Fun fact: Florida is one of 19 states where hitting kids who are participating mandatory public schooling with a paddle is completely legal in some districts. While some schools seek parental permission, those signatures—or lack thereof—may not hold much weight when a principal gets peeved:
Last year, the principal at Joyce Bullock Elementary sent home a waiver asking parents for permission to paddle students. [Parent Tenika] Jones says she didn't sign it, but her son, Geirrea Bostick, was paddled anyway. He was 5 at the time and it was his second week of preschool. Gierrea says the principal spanked him twice for slapping another boy on the school bus. He says the principal first told him to take his jacket off. "Then [she] spank me on my booty," Gierrea says. "I cried all the way home. It was really hard." Gierrea's mom says the paddling left welts on Gierrea's bottom, and she was outraged. "If I would have hit my son how she hit him, I would have been in jail, I would have been on the news, I would have been messed up trying to get my children back," Jones says. "She whipped him up and to me that's child abuse." Jones is in the process of suing the Levy County School District for paddling her son without her permission. But Robert Rush, an attorney at the law firm representing Jones says state law does not require schools to get parental consent.

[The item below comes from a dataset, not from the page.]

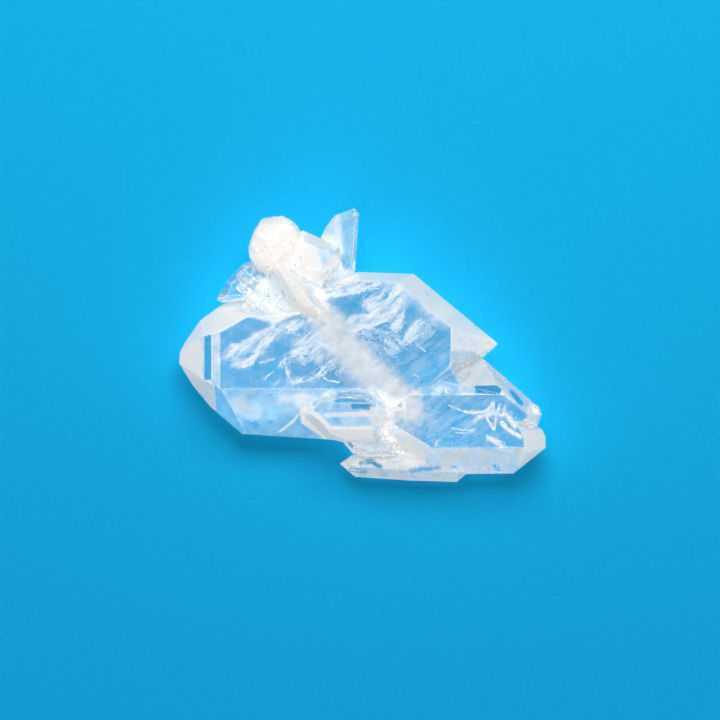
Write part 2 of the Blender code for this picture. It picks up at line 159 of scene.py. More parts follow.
# Coats laid on the faces, one over the other, in mm. Each is an area in plan by its corners, or a line by its
# points, and fade is how far it takes to run out. slopes are the least and most lean of the faces that it is
# on, in degrees, and facing is the way they look, from and to, in degrees from +X. Where neither is given, it
# is on all upper faces. coat is (milk, stain and shade, grit). Where its second value is below 0 it is
# painted
# shade: it darkens the clear quartz towards teal, most in the dark panes and slots.
ANY_SLOPE = (0, 90)
ALL_ROUND = (0, 360)
COATS = {
    # Painted shade: the clear table is darkened a little towards teal.
    "right_table": dict(
        area=[
            (-5.5, 5.0), (-1.0, 8.4), (7.0, 8.6), (12.2, 4.0), (12.2, -3.4), (7.0, -6.6), (3.6, -4.4),
            (-2.0, 1.2),
        ],
        fade=1.6, slopes=(0, 20), coat=(0.08, -0.24, 0.05),
    ),
    "faden_haze": dict(line=FADEN_LINE, fade=3.0, slopes=(0, 20), coat=(0.34, -0.1, 0.0)),
    "north_west_rim": dict(
        area=[(-25.5, -1.0), (-19, 8), (-8, 8), (-8, 2), (-19.2, 0.4), (-22, 0.3)],
        fade=0.2, slopes=(20, 90), facing=(80, 175), coat=(0.92, 0.12, 0.1),
    ),
    "west_tip": dict(
        area=[(-25.5, 0.4), (-21.9, 0.6), (-21.6, -5.5), (-24.5, -5.8), (-25.5, -3)],
        fade=0.3, slopes=(8, 90), facing=(90, 270), coat=(0.95, 0.15, 0.9),
    ),
    "south_west_rim": dict(
        area=[(-23.8, -4.2), (-19.2, -4.9), (-19.2, -9.8), (-21, -9.4)],
        fade=0.3, slopes=(20, 90), facing=(170, 265), coat=(0.8, 0.5, 0.9),
    ),
    # Painted shade: the strip is darkened to deep teal.
    "west_strip": dict(
        area=[(-21.5, 1.7), (-20.4, 2.4), (-20.4, -4.6), (-21.5, -4.6)],
        fade=0.08, slopes=(30, 38), facing=(170, 190), coat=(0.03, -0.5, 0.0),
    ),
    "north_west_white": dict(
        area=[
            (-25.2, -0.3), (-24.45, 0.14), (-23.5, 0.54), (-21.46, 1.36), (-20.5, 2.18), (-20.2, 1.23),
            (-19.1, 1.23), (-15.05, 4.22), (-14.0, 4.3), (-14.0, 8.0), (-20.0, 8.5), (-25.2, 2.0),
        ],
        fade=0.14, slopes=(12, 90), facing=(60, 200), coat=(0.97, 0.03, 0.15),
    ),
    "west_step": dict(
        area=[(-20.6, 2.6), (-19, 2.6), (-19, -5.6), (-20.6, -5.6)],
        fade=0.1, slopes=(15, 26), facing=(170, 190), coat=(0.5, 0.1, 0.2),
    ),
    # Painted shade: this clear facet is darkened towards teal.
    "front_facet": dict(
        area=[(-20.0, -5.0), (2.0, -5.0), (2.0, -14), (-20.0, -14)],
        fade=0.2, slopes=(30, 90), facing=(225, 300), coat=(0.2, -0.4, 0.05),
    ),
    "yellow_patch": dict(
        line=[(-16.4, -8.0), (-14.8, -8.9)],
        fade=1.6, slopes=(8, 90), facing=(225, 300), coat=(0.5, 0.6, 0.1),
    ),
    "front_patch": dict(
        line=[(-7.8, -7.4), (-5.6, -9.2), (-4.4, -9.6)],
        fade=2.0, slopes=(8, 90), facing=(225, 300), coat=(0.55, 0.3, 0.1),
    ),
    # Milky, and greyed towards teal by painted shade.
    "knob_foot": dict(
        area=[(-16.8, 9.4), (-8, 11), (-8.6, 4.4), (-12.0, 2.9), (-15, 4.0), (-18.6, 5.6)],
        fade=0.5, coat=(0.8, -0.2, 0.5),
    ),
    # Painted shade: the plate is darkened a little towards teal.
    "plate": dict(
        area=[(-20, 5.8), (-16, 6.6), (-13, 9.5), (-15, 12), (-20, 9)],
        fade=0.3, coat=(0.14, -0.25, 0.2),
    ),
    "plate_panes": dict(line=[(-18.7, 7.3), (-17.4, 8.3)], fade=0.7, coat=(0.05, 0.0, 0.1)),
    "plate_upper_pane": dict(line=[(-16.6, 9.6), (-15.4, 10.3)], fade=0.7, coat=(0.08, 0.0, 0.1)),
    "stub": dict(
        area=[(-9.6, 16), (-4.2, 15), (-2.6, 11.4), (-4.0, 8.4), (-8, 8.4)],
        fade=0.3, coat=(0.82, 0.4, 0.3),
    ),
    "stub_pane": dict(line=[(-5.4, 12.8), (-5.1, 11.6)], fade=0.8, coat=(0.55, 0.0, 0.1)),
    "stub_foot": dict(line=[(-7.0, 9.6), (-4.4, 9.6)], fade=1.5, coat=(0.8, 0.1, 0.4)),
    # Painted shade: the blade is darkened towards teal.
    "blade": dict(area=[(-4.4, 19), (0, 19), (0, 9.8), (-2.5, 9.8)], fade=0.3, coat=(0.18, -0.3, 0.15)),
    "blade_back": dict(
        area=[(-5.6, 17.4), (-3.2, 18.4), (-2.6, 12.5), (-4.4, 12)],
        fade=0.7, coat=(0.5, 0.1, 0.2),
    ),
    "shelf": dict(
        area=[(-5.2, 10.2), (-0.8, 10.4), (-0.8, 8.4), (-5.0, 7.4)],
        fade=0.5, coat=(0.6, 0.4, 0.2),
    ),
    "shelf_valley": dict(line=[(-7.8, 8.8), (-5.2, 6.6)], fade=1.0, coat=(0.75, 0.0, 0.1)),
    "ridge": dict(
        area=[
            (-12.8, 12.4), (-9.8, 6.2), (-8.5, 4.6), (-5.2, 3.2), (-4.4, 4.8), (-8.0, 8.8),
            (-10.4, 11.8),
        ],
        fade=0.3, coat=(0.7, 0.5, 0.25),
    ),
    "ridge_tip": dict(
        area=[(-7.4, 6.6), (-4.6, 5.6), (-4.6, 3.2), (-7.2, 3.4)],
        fade=0.4, coat=(0.7, 0.5, 0.8),
    ),
    "north_rim": dict(
        area=[(-5, 10.6), (7.4, 10.2), (7.0, 8.2), (-1.0, 8.8), (-5, 8)],
        fade=0.3, slopes=(20, 90), facing=(60, 120), coat=(0.88, 0.1, 0.15),
    ),
    "north_east_rim": dict(
        area=[(4.6, 10), (7.2, 10), (19, 0.4), (16.0, -1.2), (11.9, 2.4), (5.6, 8.0)],
        fade=0.2, slopes=(20, 90), facing=(20, 80), coat=(0.82, 0.1, 0.05),
    ),
    "north_east_haze": dict(
        line=[(3.6, 9.6), (6.6, 8.0), (11.4, 4.2)],
        fade=2.6, slopes=(0, 20), coat=(0.34, -0.05, 0.05),
    ),
    "east_facet": dict(
        area=[(11.8, 3.4), (19, 0.6), (14.6, -2.2), (11.8, -0.6)],
        fade=0.1, slopes=(15, 90), facing=(330, 50), coat=(0.76, 0.3, 0.05),
    ),
    "east_foot": dict(
        area=[(11.8, -0.7), (15.2, -0.8), (16.5, -1.8), (18.6, -3.4), (18, -5.0), (11.9, -5.0)],
        fade=0.3, coat=(0.55, 0.8, 0.9),
    ),
    "tail_haze": dict(line=[(5.4, -8.2), (5.6, -9.6)], fade=2.4, slopes=(0, 20), coat=(0.3, 0.0, 0.05)),
    # Painted shade: a dark pane in deep teal.
    "tail_pane": dict(
        line=[(5.2, -10.3), (6.8, -10.6)],
        fade=0.8, slopes=(0, 20), coat=(0.05, -0.5, 0.0),
    ),
    "tan_stain": dict(line=[(13.9, -3.3), (14.1, -3.2)], fade=0.8, coat=(0.75, 1.0, 0.6)),
    "arm_back_rim": dict(
        area=[(16, -1.4), (24.6, -8.2), (23.4, -10.8), (18.5, -5.4), (13.6, -5.2)],
        fade=0.3, slopes=(15, 90), facing=(10, 90), coat=(0.66, 0.5, 0.4),
    ),
    # Painted shade: the wedge is darkened a little towards teal.
    "arm_back_wedge": dict(
        area=[(6.4, -7.0), (11.9, -2.9), (13.2, -5.2), (13.2, -7.0)],
        fade=0.6, coat=(0.15, -0.25, 0.1),
    ),
    "arm_pink_pane": dict(
        area=[(13.3, -5.4), (15.4, -5.4), (15.4, -6.4), (13.0, -6.4)],
        fade=0.3, coat=(0.34, 0.5, 0.1),
    ),
    # Painted shade: the dark panes here are deep teal.
    "arm_back_panes": dict(line=[(20.2, -6.3), (21.5, -7.8)], fade=0.55, coat=(0.04, -0.9, 0.0)),
    "arm_teal_pane": dict(
        area=[(15.2, -5.4), (18.1, -5.3), (18.8, -5.9), (18.5, -6.55), (15.2, -6.4)],
        fade=0.12, coat=(0.03, -1.0, 0.0),
    ),
    "arm_end": dict(
        area=[(21.6, -11.4), (25.4, -11.2), (25.4, -14.2), (21, -17.8), (19.8, -17.6), (21.6, -14)],
        fade=0.2, slopes=(15, 90), facing=(270, 90), coat=(0.97, 0.05, 0.3),
    ),
    "arm_knots": dict(line=[(22.8, -8.8), (23.4, -9.4), (22.8, -10.4)], fade=0.9, coat=(0.95, 0.0, 0.7)),
    "arm_front_rim": dict(
        area=[(3.6, -13.6), (21, -13.4), (21.4, -17.6), (3.6, -17.6)],
        fade=0.2, slopes=(20, 90), facing=(225, 320), coat=(0.58, -0.1, 0.15),
    ),
    "arm_left_milk": dict(
        area=[(2.6, -9.8), (7.2, -10.8), (9.6, -14.2), (8.4, -15.4), (3.0, -15.2), (1.0, -13.5)],
        fade=0.6, slopes=(12, 90), facing=(180, 320), coat=(0.8, 0.15, 0.5),
    ),
    # Painted shade: a dark pane in deep teal.
    "arm_front_pane": dict(
        line=[(17.9, -16.2), (18.4, -16.7)],
        fade=0.5, slopes=(15, 90), facing=(225, 320), coat=(0.05, -0.7, 0.0),
    ),
    "arm_front_milk": dict(
        line=[(11.5, -15.0), (16.8, -15.4)],
        fade=1.6, slopes=(15, 90), facing=(225, 320), coat=(0.72, 0.25, 0.15),
    ),
    "rider": dict(
        area=[(-8.2, -8.8), (-4.8, -6.0), (2.0, -6.2), (4.4, -9.6), (2.6, -13.2), (-4.9, -12.8)],
        fade=0.2, coat=(0.3, -0.1, 0.2),
    ),
    # Painted shade: the pane and the slot behind the rider are darkened to teal.
    "rider_pane": dict(
        area=[(-3.6, -6.2), (0.8, -6.2), (1.4, -7.6), (-3.6, -7.6)],
        fade=0.3, coat=(0.06, -0.4, 0.05),
    ),
    "rider_slot": dict(
        area=[(-1.5, -7.8), (1.6, -7.8), (1.6, -8.5), (-1.5, -8.5)],
        fade=0.1, coat=(0.02, -0.7, 0.0),
    ),
    "rider_band": dict(line=[(-4.8, -9.3), (1.0, -9.1)], fade=0.5, coat=(0.8, 0.2, 0.1)),
    "rider_front": dict(
        area=[(-5.4, -10.9), (2.4, -10.8), (3.4, -13.4), (-5.4, -13.4)],
        fade=0.5, coat=(1.0, 0.0, 0.4),
    ),
    "rider_side": dict(
        area=[(-8.4, -8.2), (-6.9, -8.2), (-4.2, -10.9), (-3.6, -12.6), (-4.4, -13.2), (-8.4, -10.4)],
        fade=0.2, coat=(0.9, 0.3, 0.3),
    ),
    "rider_end": dict(
        area=[(1.0, -8.2), (4.0, -8.2), (4.4, -13.2), (1.6, -13.2)],
        fade=0.6, coat=(0.62, 0.35, 0.8),
    ),
    "notch": dict(
        area=[(-3, -12.9), (6, -12.9), (6, -15.2), (-1.6, -15.2)],
        fade=0.3, coat=(0.68, 0.15, 1.0),
    ),
    # Painted shade: a dark pane in deep teal.
    "notch_pane": dict(line=[(-1.8, -13.2), (-1.4, -13.6)], fade=0.4, coat=(0.05, -1.0, 0.0)),
    "slim": dict(
        area=[(-3.4, -16), (-1, -14.9), (6, -14.6), (14.4, -17.2), (12.9, -18.8), (-1.2, -18.2)],
        fade=0.2, coat=(0.72, 0.35, 0.3),
    ),
    # Painted shade: a dark pane in deep teal.
    "slim_back_pane": dict(
        line=[(-0.2, -15.9), (1.2, -15.7), (2.4, -16.4)],
        fade=0.5, coat=(0.05, -0.8, 0.0),
    ),
    "slim_front_pane": dict(line=[(-1.6, -16.9), (0.3, -17.1)], fade=0.45, coat=(0.05, 0.0, 0.0)),
    "slim_long_pane": dict(line=[(6.6, -16.9), (10.4, -16.6)], fade=0.5, coat=(0.12, 0.0, 0.0)),
    "slim_edge": dict(line=[(-0.6, -18.1), (12.9, -18.5)], fade=0.4, coat=(0.95, 0.1, 0.1)),
}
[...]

For wiser (and perhaps slightly hasty) words on the subject, let's turn to neuroscientist Steven Pinker, who has authored a book on the dramatic decline of violence over the course of human history. We tend to think of wars and other violent conflict between adults, but violence against children goes into the tallies, too. Ironically, Pinker notes that an increase in education corresponds to a decline in violence:
The other thing that happened in the second half of the 20th century is that more people went to school for longer periods of time. There was a huge increase even in traditional media, like book publishing. More recently, we have the Internet, and social media, and all of those developments. But we just live in a more intellectualized world, and certain customs that were just defended—either by sheer tradition or by appealing to religious sources like the Bible, or they just felt selfishly to be ways of getting what we want, such as getting rid of annoying behavior by children, or rape in the case of sexuality—the more you think about what it's like to be a victim of those forms of exploitation, the more you try to apply some kind of rationally designed rules that apply to everyone, the more you're going to get rid of those forms of traditional oppression and violence.